The worker told Personal Finance: “Since 2013, they’ve been doing that; you don’t finish the loan.” She claimed that when the last loan was granted in December 2014, she was already more than five months in arrears on her Jet and Ackermans store accounts. Marthie Horn, manager of legal and compliance at Capfin, told Personal Finance that there is no trace of an enquiry because the company conducted a batch process, which would not leave a trace on an individual’s credit report.
This is not the first time Cash Converters and Capfin have landed in hot water with the NCR. In December 2014, action was taken against Cash Convertors by the NCR. Mukheibir said: “With regard to the specific case brought by the NCR late last year against Cash Converters, we can confirm there is a scheduled tribunal hearing on 27 February 2015 to resolve this matter.
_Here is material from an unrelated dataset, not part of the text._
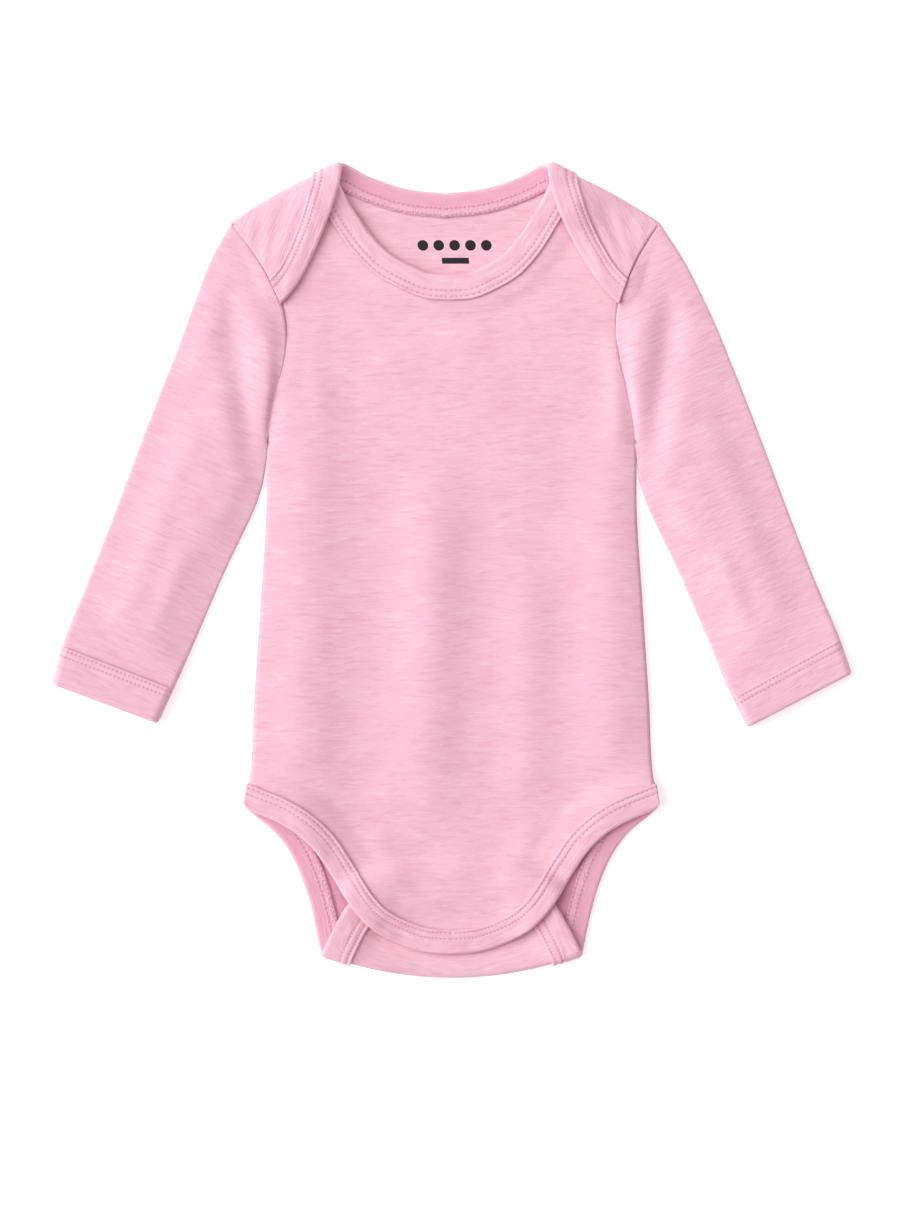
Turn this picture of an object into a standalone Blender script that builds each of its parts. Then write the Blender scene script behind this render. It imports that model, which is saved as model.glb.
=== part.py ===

We will be more than happy to comment once the matter is resolved.”
Meanwhile, in August 2014, the NCR issued a compliance notice to SVF for alleged contraventions of the National Credit Act, click here.
For more information, click here.
Requirements when applying for a loan
When you apply for a loan, Mashapa explains that the credit provider is required to ask for certain documentation, in order to ensure that you can afford to take out a loan. This documentation includes:
· Proof of income, such as a salary slip,
· The amount of living expenditure,
· Credit bureau reports,
· Water and lights account,
· Cost of school fees, and
· Bank statements
Amendments to the National Credit Act have been signed into law, but the exact date for implementation has not yet been revealed.
However, Mashapa notes: “The requirement of affordability assessment has been [strengthened]. The lenders will be required to obtain, for example, proof of income and credit bureau reports.”
Mashapa added: “Consumers must be truthful at all times when applying for loans and provide accurate information about their financial position, especially income and living expenses. If they provide incorrect information to credit providers about their financial status, this be used by credit providers as a defence against an allegation of reckless lending.”